## Start

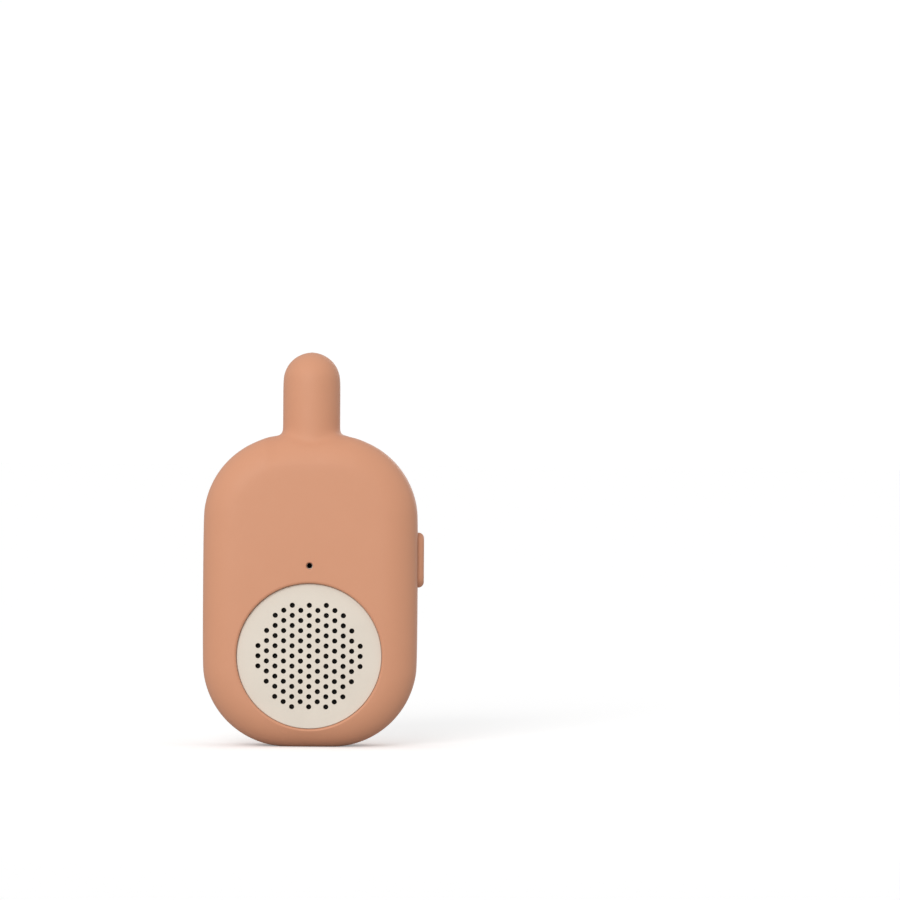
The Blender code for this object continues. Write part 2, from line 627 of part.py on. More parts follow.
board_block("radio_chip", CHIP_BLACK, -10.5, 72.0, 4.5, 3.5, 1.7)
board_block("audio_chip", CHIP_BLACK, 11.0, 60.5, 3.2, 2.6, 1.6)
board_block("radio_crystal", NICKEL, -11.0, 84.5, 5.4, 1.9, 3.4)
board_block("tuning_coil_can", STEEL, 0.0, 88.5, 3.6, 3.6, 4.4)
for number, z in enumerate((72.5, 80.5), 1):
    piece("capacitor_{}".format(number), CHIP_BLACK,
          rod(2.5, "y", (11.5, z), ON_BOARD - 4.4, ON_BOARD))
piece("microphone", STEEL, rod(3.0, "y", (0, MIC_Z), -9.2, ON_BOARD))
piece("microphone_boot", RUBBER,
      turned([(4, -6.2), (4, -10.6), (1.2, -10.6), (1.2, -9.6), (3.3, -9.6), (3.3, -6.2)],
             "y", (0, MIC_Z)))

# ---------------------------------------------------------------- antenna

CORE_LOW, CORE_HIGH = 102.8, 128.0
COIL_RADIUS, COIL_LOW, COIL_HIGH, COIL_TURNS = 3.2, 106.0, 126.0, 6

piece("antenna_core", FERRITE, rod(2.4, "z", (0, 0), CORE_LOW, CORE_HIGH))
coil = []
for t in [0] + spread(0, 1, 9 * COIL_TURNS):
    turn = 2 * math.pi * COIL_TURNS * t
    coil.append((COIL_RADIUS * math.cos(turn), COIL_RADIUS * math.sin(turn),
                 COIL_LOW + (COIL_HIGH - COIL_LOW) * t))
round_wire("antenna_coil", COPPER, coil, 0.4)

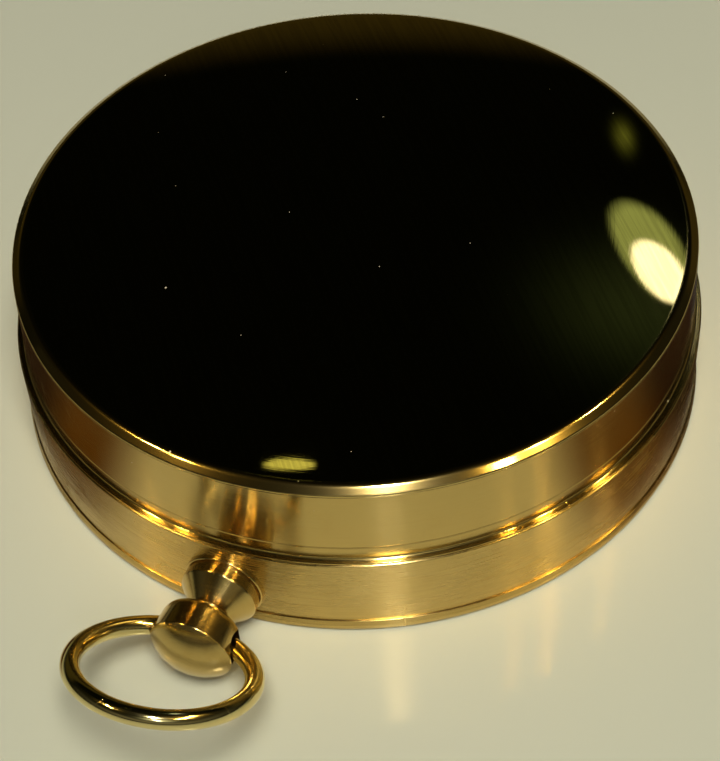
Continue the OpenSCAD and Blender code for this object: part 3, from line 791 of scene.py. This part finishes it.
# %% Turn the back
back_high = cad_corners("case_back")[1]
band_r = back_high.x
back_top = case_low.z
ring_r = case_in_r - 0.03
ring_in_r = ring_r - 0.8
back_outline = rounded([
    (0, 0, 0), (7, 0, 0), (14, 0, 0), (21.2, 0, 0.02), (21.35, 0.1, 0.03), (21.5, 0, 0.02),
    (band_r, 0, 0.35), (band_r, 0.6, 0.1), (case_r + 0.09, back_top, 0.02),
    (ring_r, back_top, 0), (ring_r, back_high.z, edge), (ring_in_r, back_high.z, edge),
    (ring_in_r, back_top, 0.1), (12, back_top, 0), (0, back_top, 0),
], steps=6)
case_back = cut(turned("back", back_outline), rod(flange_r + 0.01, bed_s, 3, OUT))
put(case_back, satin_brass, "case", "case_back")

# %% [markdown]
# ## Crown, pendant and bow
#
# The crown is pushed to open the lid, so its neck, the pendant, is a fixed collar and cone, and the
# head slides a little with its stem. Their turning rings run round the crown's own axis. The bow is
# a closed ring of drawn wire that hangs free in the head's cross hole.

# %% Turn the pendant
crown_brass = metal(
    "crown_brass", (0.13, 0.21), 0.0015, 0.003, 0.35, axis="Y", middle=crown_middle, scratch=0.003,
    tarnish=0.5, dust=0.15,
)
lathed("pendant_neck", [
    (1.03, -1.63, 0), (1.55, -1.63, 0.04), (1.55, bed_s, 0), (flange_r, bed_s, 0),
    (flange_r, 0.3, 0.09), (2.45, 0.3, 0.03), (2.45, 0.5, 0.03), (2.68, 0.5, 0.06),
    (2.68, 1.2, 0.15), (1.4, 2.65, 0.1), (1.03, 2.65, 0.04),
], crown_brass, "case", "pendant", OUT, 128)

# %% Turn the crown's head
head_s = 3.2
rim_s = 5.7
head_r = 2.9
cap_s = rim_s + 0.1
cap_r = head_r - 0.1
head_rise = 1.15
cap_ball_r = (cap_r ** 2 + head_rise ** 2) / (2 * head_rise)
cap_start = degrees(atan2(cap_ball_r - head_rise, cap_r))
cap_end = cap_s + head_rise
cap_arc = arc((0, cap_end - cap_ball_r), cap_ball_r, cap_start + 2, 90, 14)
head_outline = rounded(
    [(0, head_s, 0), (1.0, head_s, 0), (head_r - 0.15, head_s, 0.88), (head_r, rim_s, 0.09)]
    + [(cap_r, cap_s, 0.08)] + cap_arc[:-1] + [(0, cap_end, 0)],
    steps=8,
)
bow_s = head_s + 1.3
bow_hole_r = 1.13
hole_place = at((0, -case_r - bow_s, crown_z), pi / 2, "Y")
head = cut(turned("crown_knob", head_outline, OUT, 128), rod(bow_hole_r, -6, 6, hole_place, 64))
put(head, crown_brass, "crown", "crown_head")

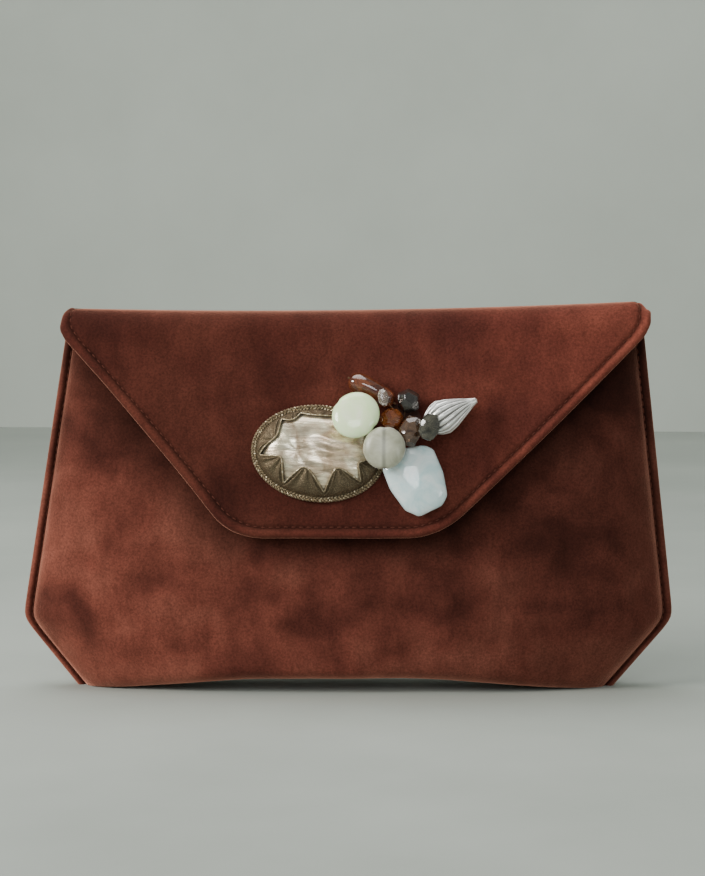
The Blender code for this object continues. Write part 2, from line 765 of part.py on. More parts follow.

## End

Print the listing above in full, exactly as it is.

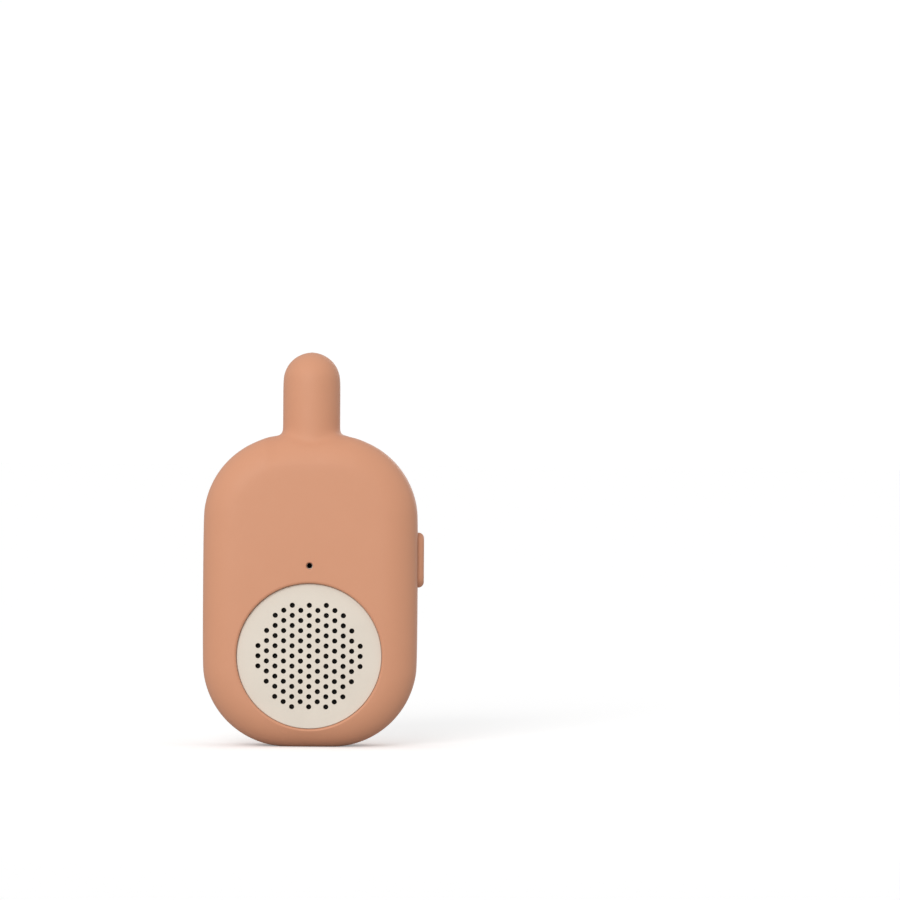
The Blender code for this object continues. Write part 2, from line 627 of part.py on. More parts follow.
board_block("radio_chip", CHIP_BLACK, -10.5, 72.0, 4.5, 3.5, 1.7)
board_block("audio_chip", CHIP_BLACK, 11.0, 60.5, 3.2, 2.6, 1.6)
board_block("radio_crystal", NICKEL, -11.0, 84.5, 5.4, 1.9, 3.4)
board_block("tuning_coil_can", STEEL, 0.0, 88.5, 3.6, 3.6, 4.4)
for number, z in enumerate((72.5, 80.5), 1):
    piece("capacitor_{}".format(number), CHIP_BLACK,
          rod(2.5, "y", (11.5, z), ON_BOARD - 4.4, ON_BOARD))
piece("microphone", STEEL, rod(3.0, "y", (0, MIC_Z), -9.2, ON_BOARD))
piece("microphone_boot", RUBBER,
      turned([(4, -6.2), (4, -10.6), (1.2, -10.6), (1.2, -9.6), (3.3, -9.6), (3.3, -6.2)],
             "y", (0, MIC_Z)))

# ---------------------------------------------------------------- antenna

CORE_LOW, CORE_HIGH = 102.8, 128.0
COIL_RADIUS, COIL_LOW, COIL_HIGH, COIL_TURNS = 3.2, 106.0, 126.0, 6

piece("antenna_core", FERRITE, rod(2.4, "z", (0, 0), CORE_LOW, CORE_HIGH))
coil = []
for t in [0] + spread(0, 1, 9 * COIL_TURNS):
    turn = 2 * math.pi * COIL_TURNS * t
    coil.append((COIL_RADIUS * math.cos(turn), COIL_RADIUS * math.sin(turn),
                 COIL_LOW + (COIL_HIGH - COIL_LOW) * t))
round_wire("antenna_coil", COPPER, coil, 0.4)

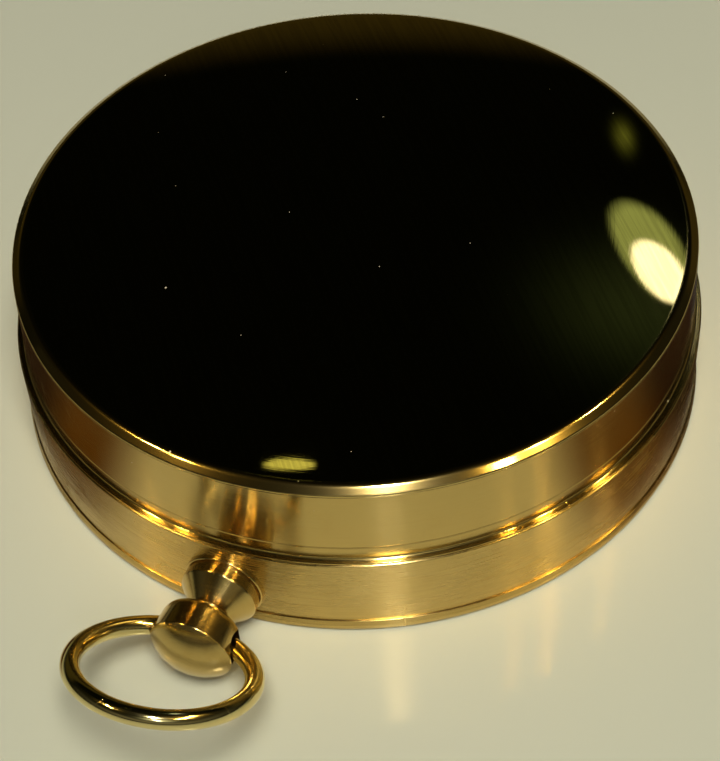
Continue the OpenSCAD and Blender code for this object: part 3, from line 791 of scene.py. This part finishes it.
# %% Turn the back
back_high = cad_corners("case_back")[1]
band_r = back_high.x
back_top = case_low.z
ring_r = case_in_r - 0.03
ring_in_r = ring_r - 0.8
back_outline = rounded([
    (0, 0, 0), (7, 0, 0), (14, 0, 0), (21.2, 0, 0.02), (21.35, 0.1, 0.03), (21.5, 0, 0.02),
    (band_r, 0, 0.35), (band_r, 0.6, 0.1), (case_r + 0.09, back_top, 0.02),
    (ring_r, back_top, 0), (ring_r, back_high.z, edge), (ring_in_r, back_high.z, edge),
    (ring_in_r, back_top, 0.1), (12, back_top, 0), (0, back_top, 0),
], steps=6)
case_back = cut(turned("back", back_outline), rod(flange_r + 0.01, bed_s, 3, OUT))
put(case_back, satin_brass, "case", "case_back")

# %% [markdown]
# ## Crown, pendant and bow
#
# The crown is pushed to open the lid, so its neck, the pendant, is a fixed collar and cone, and the
# head slides a little with its stem. Their turning rings run round the crown's own axis. The bow is
# a closed ring of drawn wire that hangs free in the head's cross hole.

# %% Turn the pendant
crown_brass = metal(
    "crown_brass", (0.13, 0.21), 0.0015, 0.003, 0.35, axis="Y", middle=crown_middle, scratch=0.003,
    tarnish=0.5, dust=0.15,
)
lathed("pendant_neck", [
    (1.03, -1.63, 0), (1.55, -1.63, 0.04), (1.55, bed_s, 0), (flange_r, bed_s, 0),
    (flange_r, 0.3, 0.09), (2.45, 0.3, 0.03), (2.45, 0.5, 0.03), (2.68, 0.5, 0.06),
    (2.68, 1.2, 0.15), (1.4, 2.65, 0.1), (1.03, 2.65, 0.04),
], crown_brass, "case", "pendant", OUT, 128)

# %% Turn the crown's head
head_s = 3.2
rim_s = 5.7
head_r = 2.9
cap_s = rim_s + 0.1
cap_r = head_r - 0.1
head_rise = 1.15
cap_ball_r = (cap_r ** 2 + head_rise ** 2) / (2 * head_rise)
cap_start = degrees(atan2(cap_ball_r - head_rise, cap_r))
cap_end = cap_s + head_rise
cap_arc = arc((0, cap_end - cap_ball_r), cap_ball_r, cap_start + 2, 90, 14)
head_outline = rounded(
    [(0, head_s, 0), (1.0, head_s, 0), (head_r - 0.15, head_s, 0.88), (head_r, rim_s, 0.09)]
    + [(cap_r, cap_s, 0.08)] + cap_arc[:-1] + [(0, cap_end, 0)],
    steps=8,
)
bow_s = head_s + 1.3
bow_hole_r = 1.13
hole_place = at((0, -case_r - bow_s, crown_z), pi / 2, "Y")
head = cut(turned("crown_knob", head_outline, OUT, 128), rod(bow_hole_r, -6, 6, hole_place, 64))
put(head, crown_brass, "crown", "crown_head")

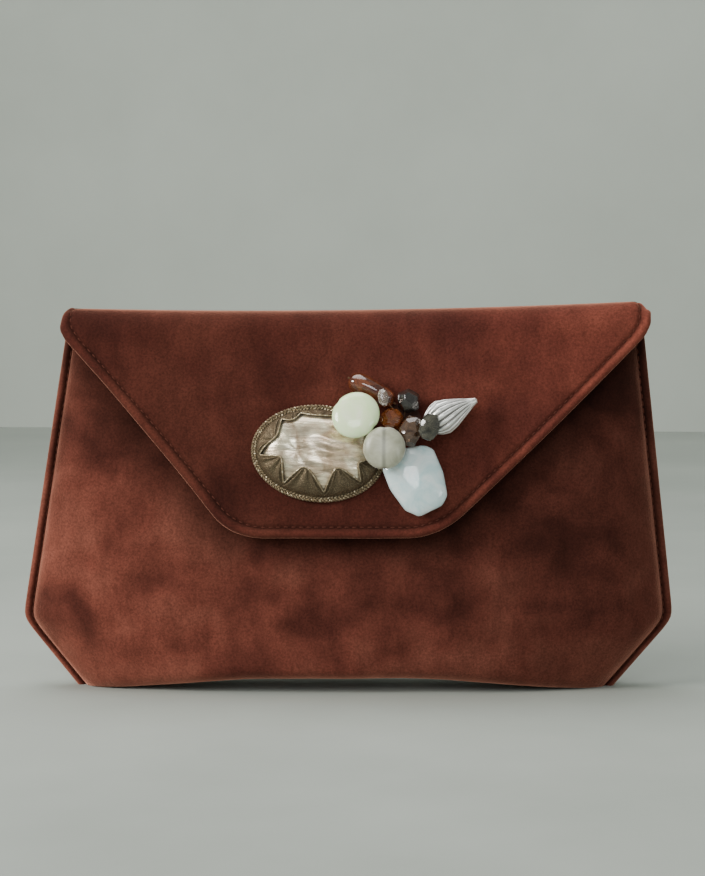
The Blender code for this object continues. Write part 2, from line 765 of part.py on. More parts follow.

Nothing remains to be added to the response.